The reaction from the Far Left has been much more positive—many have made triumphal comparisons to the ‘60s counterculture, and some even see Occupy Wall Street as the next step in an ongoing global protest movement, pointing to the Arab Spring, the anti-austerity protests in Europe, and now the anti-Putin protests in Russia as proof.
What the Right Says
Conservatives have criticized Occupy Wall Street from the beginning as an unrealistic, uninformed, pointless, and illegal waste of taxpayer money and public space. Conservatives allege that their goals are incoherent, their understanding of economics in general and capitalism in particular is laughable, and the Occupy movement does not offer any specific solutions. In any event, the Occupy movement’s politics of social justice, its emphasis on the dangers of inequality and the corrupting influence of money are at odds with the conservative belief in individualism, personal responsibility, and the free market.
One-time Republican presidential candidate Herman Cain bluntly said, “Don’t blame Wall Street, don’t blame the big banks, if you don’t have a job and you’re not rich, blame yourself. It is not someone’s fault if they succeeded, it is someone’s fault if they failed.”
It’s not just liberals who have noted the similarity that the Occupy protesters have to the hippie counterculture of the 1960s—conservatives have, too, but with much more negative undertones. Conservatives have sneered that protesters are indigent, shabby, vague about their political goals, and hedonistic.

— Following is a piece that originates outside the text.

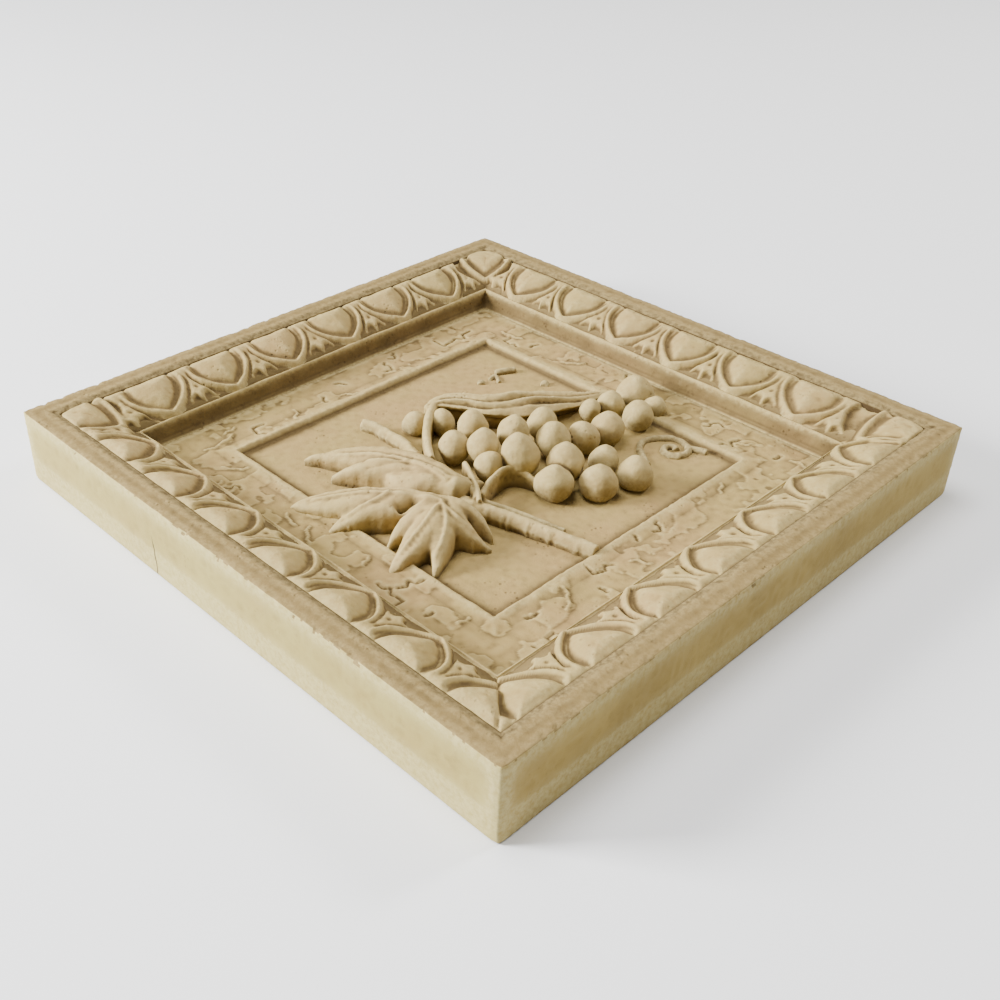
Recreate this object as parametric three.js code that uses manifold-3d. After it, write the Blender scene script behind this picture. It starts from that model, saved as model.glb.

Conservatives have also pointed to tensions within the Occupy movement between homeless participants and the more well-heeled college grads as evidence of its insincerity.
Mass economic protests are as American as baseball and apple pie. Shays’ Rebellion in Massachusetts in 1786-1787 and the Whiskey Rebellion of 1791-1794 are early examples of unrest caused by a bad economy. Indeed, in both cases, rural farmers were facing heavy taxes supported by urban business elites. In the case of the Whiskey Rebellion, it took a 13,000-strong army led by President Washington himself to end the unrest, a move which upset many at the time (not least the farmers themselves) and which some historians believe was an overreaction.
A more direct predecessor was Coxey’s Army, a protest march of the unemployed to Washington D.C. during a depression in 1894 to lobby the government for jobs (they were promptly arrested upon arrival).
More famous (and much larger) than Coxey’s Army was the Bonus Army. In 1932, unemployed veterans of World War I marched on Washington to demand the immediate payment of bonuses which had been promised to them by the federal government but which were not redeemable until (ironically) 1945. The protest was massive—43,000 people, including the vets’ families—so President Herbert Hoover sent in the army. Douglas MacArthur, then the army chief of staff, personally led two regiments of infantry and cavalry (backed by tanks commanded by none other than George S. Patton) to clear the Bonus Army’s encampment. Fifty-five veterans were injured and a hundred and thirty-five were arrested. The vets ended up getting their bonuses in 1936, after congress overrode a veto from Franklin Delano Roosevelt.